2023-02-17 | 〆近代科学の政治経済史

九 核兵器科学の誕生と隆盛(続き)

核物理学の軍事化への道
 19世紀末に台頭し、20世紀前半に大きく発展した物理学の新たな潮流である核物理学自体は物理現象を原子レベルでよりミクロに考察しようとする純粋に知的な探求の結果であり、本来的に軍事と結びついていたわけではなかった。
 しかし、1933年にはアメリカの物理学者レオ・シラードが中性子を介した核連鎖反応という現象を構想し、これを新たな高性能爆弾に応用できる可能性を示唆していた。シラードは、核連鎖反応の構想を自ら特許化している。
 ただ、シラードの構想は言わば理論予想の段階で、実証されていなかったところ、1938年に核分裂反応という新たな物理現象が発見されたことは、戦争に向かう時代状況もあり、早々に核物理学が軍事と結びつく契機を作った。
 核分裂反応は、原子核が分裂し、同程度の質量数を有する2個以上の原子核に分裂する核反応であり、この現象は物理学者ではなく、オットー・ハーン(1944年度ノーベル化学者受賞者)ら数人のドイツ人化学者の共同研究によって発見された。
 これに先立ち、イタリアの物理学者エンリコ・フェルミはウランに中性子を照射すると多数の放射性元素を生成することを実証し、1938年ノーベル物理学賞を受賞していたが、フェルミはその現象を充分解明できていなかったところ、ドイツ人の化学者グループが核分裂現象として実証したのであった。
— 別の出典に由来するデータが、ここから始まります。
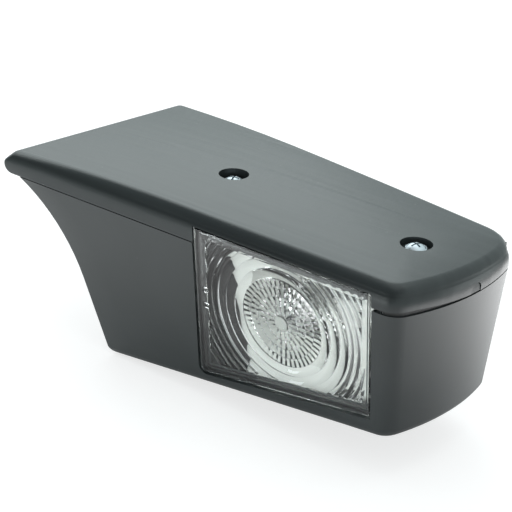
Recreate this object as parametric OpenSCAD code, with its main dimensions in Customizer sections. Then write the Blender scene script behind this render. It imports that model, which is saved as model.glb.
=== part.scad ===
// Cab roof marker lamp: a moulded housing with a concave roof end, a screwed lid, a clear optic
// and a bulb unit. Built in the lamp's own lines: x runs from the roof end to the outer end,
// y from the front ridge to the back, z up from the lid's flat top. placed() moves it all to the
// part's origin, the centre of the two roof screw holes on the outside of the concave wall.

/* [Body] */
// Length from the roof end line to the outer end, at the top
body_length = 211.8; // [205:0.1:225]
// Depth from the front ridge to the back, where depth_x measures it
body_depth = 82.5; // [78:0.5:92]
// Height from the lid's top to the heel of the floor
body_height = 89.2; // [86:0.1:96]
// Rise of the floor towards the outer end, in degrees
floor_slope = 7.2; // [5:0.1:9]
// Lean of the front face, in degrees
front_lean = 6.6; // [3:0.1:9]
// Lean of the outer end, in degrees
end_lean = 5.3; // [2:0.1:8]
// Lean of the back face, in degrees
back_lean = 2; // [1:0.1:4]
// Radius of the outer end, seen from above
end_r = 101.5; // [90:0.5:120]
// Radius of the back, seen from above
back_r = 3500; // [2500:50:5000]
// Turn of the back towards the front as it runs outward, in degrees
back_turn = 8.5; // [6:0.1:10]
// Wall of the housing
wall = 2.6; // [2.2:0.1:3]

/* [Edges] */
// Corner radius at the front of the outer end
corner_front = 8.8; // [7:0.1:11]
// Corner radius at the back of the outer end, at the seam
corner_back = 5; // [4:0.1:8]
// Corner radius at the back of the outer end, at the lid's top
corner_back_top = 19; // [14:0.5:22]
// Edge radius round the lid's top
edge_r = 3.6; // [3:0.1:4.5]
// Radius where the walls meet the floor
foot_r = 5.2; // [4.5:0.1:6.5]

/* [Roof end] */
// Radius of the concave end that sits on the cab roof
flare_r = 69; // [62:0.5:76]
// Slope of the concave end at the seam, in degrees
flare_start = 27; // [25:0.5:30]
// Slope of the straight flank below the arc, in degrees
flank_slope = 70.8; // [69:0.1:73]
// Sideways shift of the roof end for each unit of depth
roof_skew = 0.12; // [0.06:0.01:0.16]
// Reach of the lid's nose beyond the roof end line
nose_reach = 9.8; // [8.5:0.1:11]
// Radius of the nose tip
nose_r = 3.2; // [2.8:0.1:3.6]
// Slope of the nose above its tip, in degrees
nose_slope = 38; // [35:1:42]
// Droop of the lid's top at the roof end
crown = 3.1; // [2:0.1:3.5]

/* [Lid] */
// Height of the lid's skirt at the roof end
skirt_roof = 14.4; // [13.8:0.1:15.5]
// Height of the lid's skirt at the outer end
skirt_end = 12.9; // [12.4:0.1:14.5]
// Thickness of the lid's skirt
skirt_wall = 2.4; // [2:0.1:2.8]
// Thickness of the lid's top
lid_top = 2.6; // [2.2:0.1:3]
// Seam between lid and housing at the roof end
seam_roof = 0.4; // [0.3:0.1:0.8]
// Seam between lid and housing at the outer end
seam_end = 0.5; // [0.4:0.1:1]
// Lift of the lid's edge at the front corner of the outer end
corner_lift = 1.7; // [0:0.1:2]
// Depth of the stiffening ribs under the lid
lid_rib_depth = 4.5; // [3:0.5:5]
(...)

核分裂は一種の化学反応でもあるため、化学者に分があったのであろう。
 この画期的な結果は早速海を越えてアメリカに伝わり、コロンビア大学を中心にさらなる実証実験が実施され、確立された物理理論となった。また、日本の理化学研究所でも、日本の原子物理学の先覚者である仁科芳雄と化学者の木村健二郎の実験により、核分裂連鎖反応が確認された。
 このような連鎖反応を一挙爆発的に発生させれば原子爆弾となり、厳重に制御しつつ漸次的に進行させれば原子炉となるというように、核分裂連鎖反応は軍用・民生用いずれにも応用範囲の広い物理現象である。
 こうした物理学上の革新が再び世界大戦の足音が近づく戦間期になされたことは、科学にとっては不幸なことであった。実際、核分裂反応が最初に発見された1938年のドイツでは、ナチスがすでに権力を固め、軍備強化を急いでいた時であった。
 翌年、ドイツがポーランドに侵攻し大規模な戦争が不可避となると、核物理学者たちは、シラードが先駆的に構想したように核分裂反応が兵器製造に利用されることを懸念して、核物理学の研究結果の公表を自粛するようになった。
 一方、共にユダヤ系であったシラードとアインシュタインは、ナチスによる核兵器開発が先行することを恐れ、時のアメリカのローズヴェルト大統領に対し、ドイツが核兵器開発を進める可能性を警告する書簡を送り、注意を喚起した。